We’re playing R&B: ‘Smokestack Lightning’, ‘I’m a Man’, ‘Road Runner’ and other heavy classics. I scrape the howling Rickenbacker guitar up and down my microphone stand, then flip the special switch I recently fitted so the guitar sputters and sprays the front row with bullets of sound. I violently thrust my guitar into the air — and feel a terrible shudder as the sound goes from a roar to a rattling growl; I look up to see my guitar’s broken head as I pull it away from the hole I’ve punched in the low ceiling.

It is at this moment that I make a split-second decision — and in a mad frenzy I thrust the damaged guitar up into the ceiling over and over again. What had been a clean break becomes a splinter mess. I hold the guitar up to the crowd triumphantly. I haven’t smashed it: I’ve sculpted it for them.
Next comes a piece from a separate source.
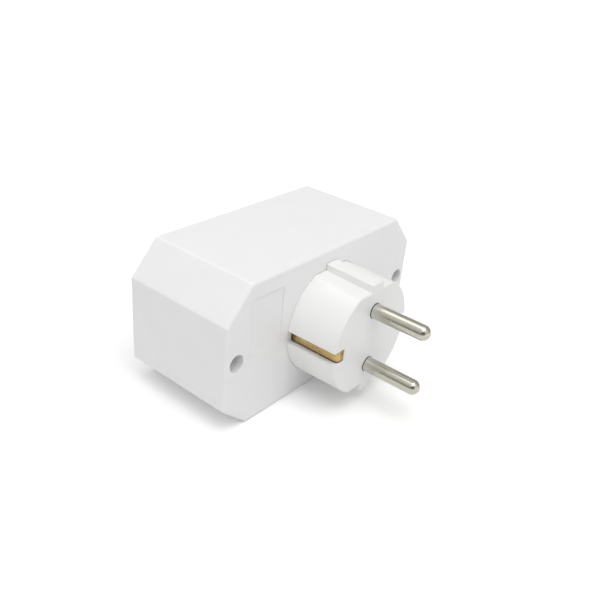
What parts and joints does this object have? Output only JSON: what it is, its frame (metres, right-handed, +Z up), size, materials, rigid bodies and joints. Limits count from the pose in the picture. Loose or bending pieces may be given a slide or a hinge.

I throw the shattered guitar carelessly to the ground, pick up my brand-new Rickenbacker twelve-string and continue the show…. -Pete Townsend, Who I Am: A Memoir

Fiction Writing Prompt: Write a story, scene, poem, or haiku focused on the description of sound.

Journaling Prompt: What your most electrifying musical memory?

Art Prompt: Smashing Guitars

Non-Fiction / Speechwriting Prompt: Write about your favorite rock and roll moment.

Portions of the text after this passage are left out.